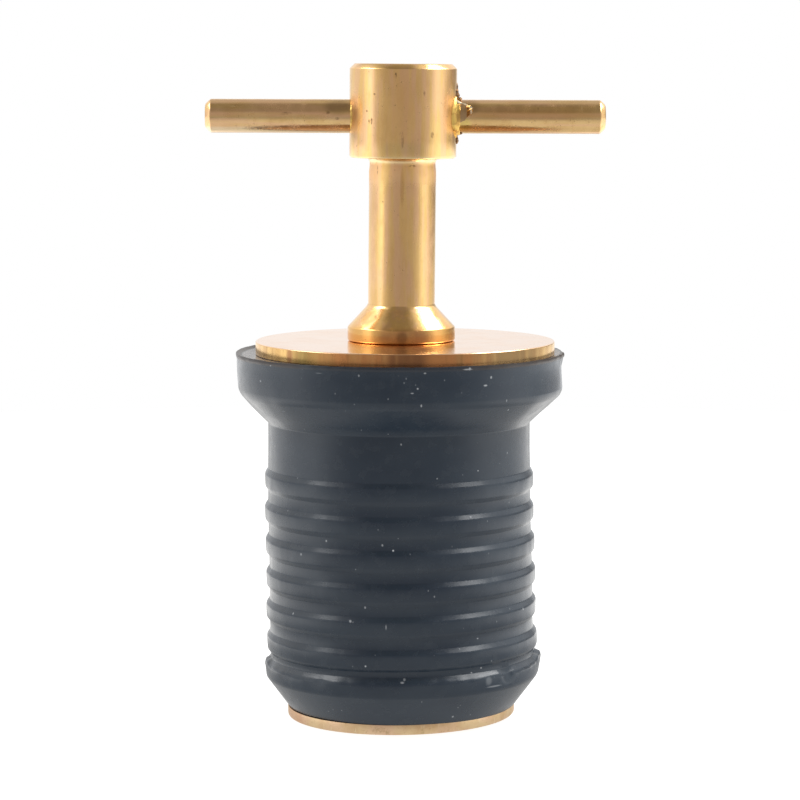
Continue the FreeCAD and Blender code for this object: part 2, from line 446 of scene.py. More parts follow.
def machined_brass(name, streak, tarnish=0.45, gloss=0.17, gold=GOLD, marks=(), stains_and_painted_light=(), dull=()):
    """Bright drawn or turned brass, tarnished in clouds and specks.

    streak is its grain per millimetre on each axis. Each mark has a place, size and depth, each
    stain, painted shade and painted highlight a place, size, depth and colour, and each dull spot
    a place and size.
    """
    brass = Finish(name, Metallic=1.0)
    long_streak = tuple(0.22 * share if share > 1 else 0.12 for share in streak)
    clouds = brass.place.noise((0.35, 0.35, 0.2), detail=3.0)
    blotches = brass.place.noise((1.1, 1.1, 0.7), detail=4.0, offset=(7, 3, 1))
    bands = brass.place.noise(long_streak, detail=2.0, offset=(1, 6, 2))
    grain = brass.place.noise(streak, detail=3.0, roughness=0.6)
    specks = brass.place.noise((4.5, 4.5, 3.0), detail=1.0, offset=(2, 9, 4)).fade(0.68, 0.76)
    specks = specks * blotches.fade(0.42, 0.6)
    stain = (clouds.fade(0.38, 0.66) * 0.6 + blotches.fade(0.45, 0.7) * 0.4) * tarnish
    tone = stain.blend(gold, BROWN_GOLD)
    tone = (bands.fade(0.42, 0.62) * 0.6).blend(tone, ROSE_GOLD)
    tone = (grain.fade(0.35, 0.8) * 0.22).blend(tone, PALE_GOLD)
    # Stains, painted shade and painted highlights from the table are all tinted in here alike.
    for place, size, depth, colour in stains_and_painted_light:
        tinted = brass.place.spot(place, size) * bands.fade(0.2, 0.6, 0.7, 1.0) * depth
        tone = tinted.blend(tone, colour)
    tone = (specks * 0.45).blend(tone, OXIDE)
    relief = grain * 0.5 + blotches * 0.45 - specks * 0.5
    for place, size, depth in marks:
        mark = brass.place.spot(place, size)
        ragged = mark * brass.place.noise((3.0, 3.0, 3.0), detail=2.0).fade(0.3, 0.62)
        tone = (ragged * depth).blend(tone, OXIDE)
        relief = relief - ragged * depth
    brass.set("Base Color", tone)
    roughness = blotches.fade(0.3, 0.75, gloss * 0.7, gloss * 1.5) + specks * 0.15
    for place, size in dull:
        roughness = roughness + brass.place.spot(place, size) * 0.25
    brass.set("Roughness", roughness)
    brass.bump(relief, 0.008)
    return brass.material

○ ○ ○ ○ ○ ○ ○

Aim of the task: Your task is to output all of the data above word for word.

Expected answer:
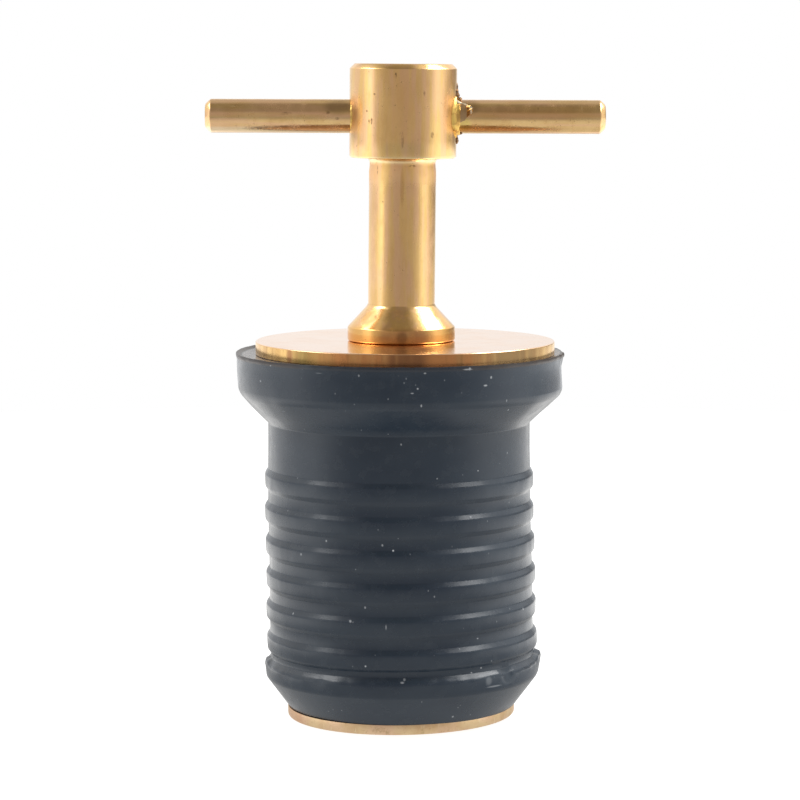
Continue the FreeCAD and Blender code for this object: part 2, from line 446 of scene.py. More parts follow.
def machined_brass(name, streak, tarnish=0.45, gloss=0.17, gold=GOLD, marks=(), stains_and_painted_light=(), dull=()):
    """Bright drawn or turned brass, tarnished in clouds and specks.

    streak is its grain per millimetre on each axis. Each mark has a place, size and depth, each
    stain, painted shade and painted highlight a place, size, depth and colour, and each dull spot
    a place and size.
    """
    brass = Finish(name, Metallic=1.0)
    long_streak = tuple(0.22 * share if share > 1 else 0.12 for share in streak)
    clouds = brass.place.noise((0.35, 0.35, 0.2), detail=3.0)
    blotches = brass.place.noise((1.1, 1.1, 0.7), detail=4.0, offset=(7, 3, 1))
    bands = brass.place.noise(long_streak, detail=2.0, offset=(1, 6, 2))
    grain = brass.place.noise(streak, detail=3.0, roughness=0.6)
    specks = brass.place.noise((4.5, 4.5, 3.0), detail=1.0, offset=(2, 9, 4)).fade(0.68, 0.76)
    specks = specks * blotches.fade(0.42, 0.6)
    stain = (clouds.fade(0.38, 0.66) * 0.6 + blotches.fade(0.45, 0.7) * 0.4) * tarnish
    tone = stain.blend(gold, BROWN_GOLD)
    tone = (bands.fade(0.42, 0.62) * 0.6).blend(tone, ROSE_GOLD)
    tone = (grain.fade(0.35, 0.8) * 0.22).blend(tone, PALE_GOLD)
    # Stains, painted shade and painted highlights from the table are all tinted in here alike.
    for place, size, depth, colour in stains_and_painted_light:
        tinted = brass.place.spot(place, size) * bands.fade(0.2, 0.6, 0.7, 1.0) * depth
        tone = tinted.blend(tone, colour)
    tone = (specks * 0.45).blend(tone, OXIDE)
    relief = grain * 0.5 + blotches * 0.45 - specks * 0.5
    for place, size, depth in marks:
        mark = brass.place.spot(place, size)
        ragged = mark * brass.place.noise((3.0, 3.0, 3.0), detail=2.0).fade(0.3, 0.62)
        tone = (ragged * depth).blend(tone, OXIDE)
        relief = relief - ragged * depth
    brass.set("Base Color", tone)
    roughness = blotches.fade(0.3, 0.75, gloss * 0.7, gloss * 1.5) + specks * 0.15
    for place, size in dull:
        roughness = roughness + brass.place.spot(place, size) * 0.25
    brass.set("Roughness", roughness)
    brass.bump(relief, 0.008)
    return brass.material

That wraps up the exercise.